= Piero Lissoni =

Italian architect and designer

Piero Lissoni (born July 23, 1956, in Seregno) is an Italian architect, art director and designer. For over thirty years, he has developed projects the world over in the fields of architecture, landscape and interior, as well as in product and graphic design. He is also art director for Alpi, B&B Italia, Boffi, Living Divani, Lema, Lualdi, Porro and Sanlorenzo.

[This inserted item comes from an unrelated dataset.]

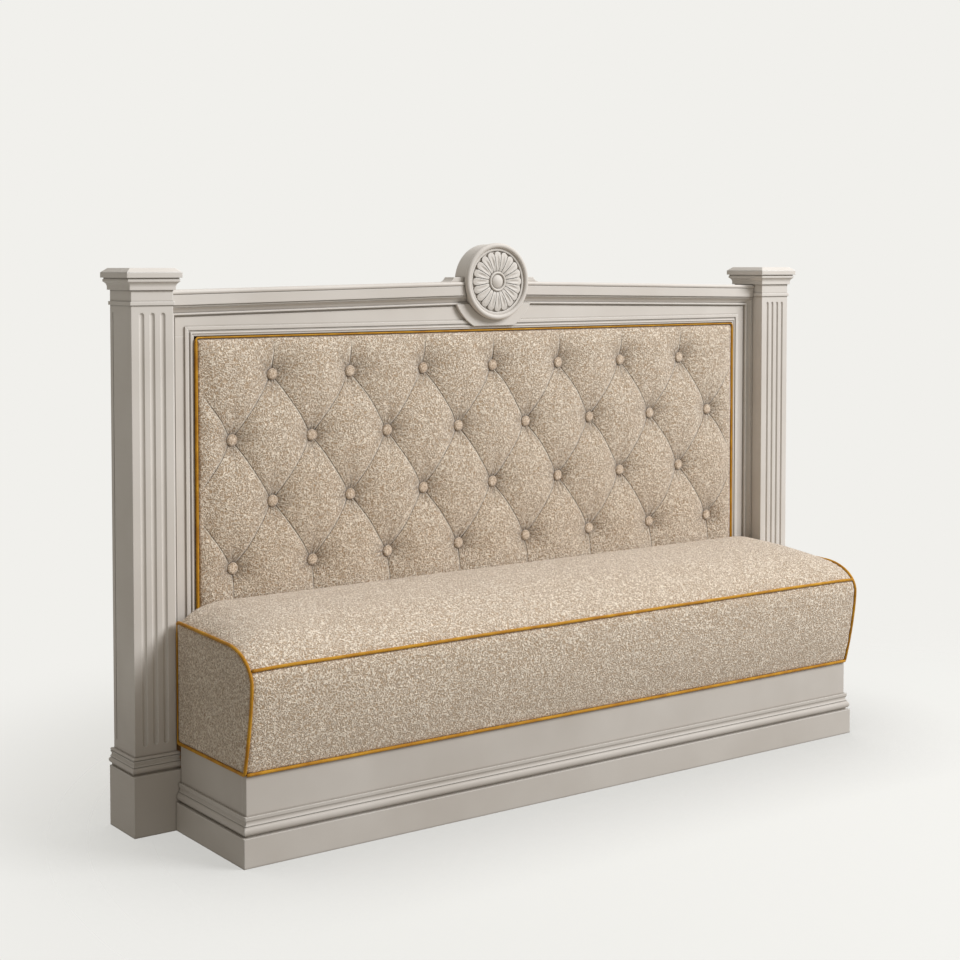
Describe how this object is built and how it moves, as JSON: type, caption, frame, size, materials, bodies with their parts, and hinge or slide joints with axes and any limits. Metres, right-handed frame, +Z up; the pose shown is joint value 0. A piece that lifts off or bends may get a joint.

In 1986, Lissoni, alongside Nicoletta Canesi, founded the studio Lissoni & Partners in Milan, Italy, focusing on architecture as well as interior and product design. In 1996, Lissoni Graphx, the agency for visual communication, directed by Piero Lissoni's brother Massimo Lissoni, was added to the company. Graphx specializes in brand identity, including catalogs, advertising campaigns, videos, web design, and packaging. They were in charge of the visual coordination of the Venice International Film Festival, organized by La Biennale di Venezia from 2007 until 2016.

Lissoni Architettura was established in 2013, to take charge of numerous international architectural clients. In 2015, Lissoni Inc. was created in New York, where interior design for the American, Canadian, and Central and South American markets were developed. In 2023, the New York office expanded its services with a new studio dedicated to architecture.

== Work ==
Piero Lissoni is the art director for Alpi, B&B Italia, Boffi, Living Divani, Lema, Lualdi, Porro and Sanlorenzo; he designs products and exhibition stands for many of the above brands and other companies including Alessi, Audi, Bonacina 1889, Cappellini, Cassina, Cotto, Fantini, Gallo, Glas Italia, Golran, Illy, Kartell, Kerakoll Design House, Knoll International, Olivari, Salvatori, Serapian, Tecno, Viccarbe, Wella. Starting out with kitchen and bathroom designs at Boffi Kitchens in the mid-1980s, Lissoni later established his own architectural firm in Milan. The setup called "Lissoni Associati" still continues to produce architectural work, now under the name Lissoni & Partners.

== Awards ==
2005 – Hall of Fame, I.D. Magazine International Design Award – USA

2014 – Winner "XXIII Compasso d'Oro", ADI/Association for Industrial Design – L16 – Lualdi

2014 – Winner "Meilleure architecture intérieure d’hôtel en Europe", Prix Villégiature 2014 – Conservatorium Hotel/Amsterdam

2016 – Winner "NYC Aquarium & Public Waterfront" open ideas competition Arch Out Loud/ New York USA

2016 – Winner "Meilleur hotel du Moyen Orient", Prix Villégiature 2016 – Mamilla Hotel/Jerusalem

2017 – Winner "Best Sleepover" Wallpaper* Design Awards – Extrasoft bed/ Living Divani

2022 — Winner "Hotel Conversion," "Lobby and Public Spaces" AHEAD Global Awards - Shangri-La Shougang Park, Beijing

2023 — Winner "Outstanding Contribution" AHEAD Europe

2024 — Compasso d'Oro alla Carriera.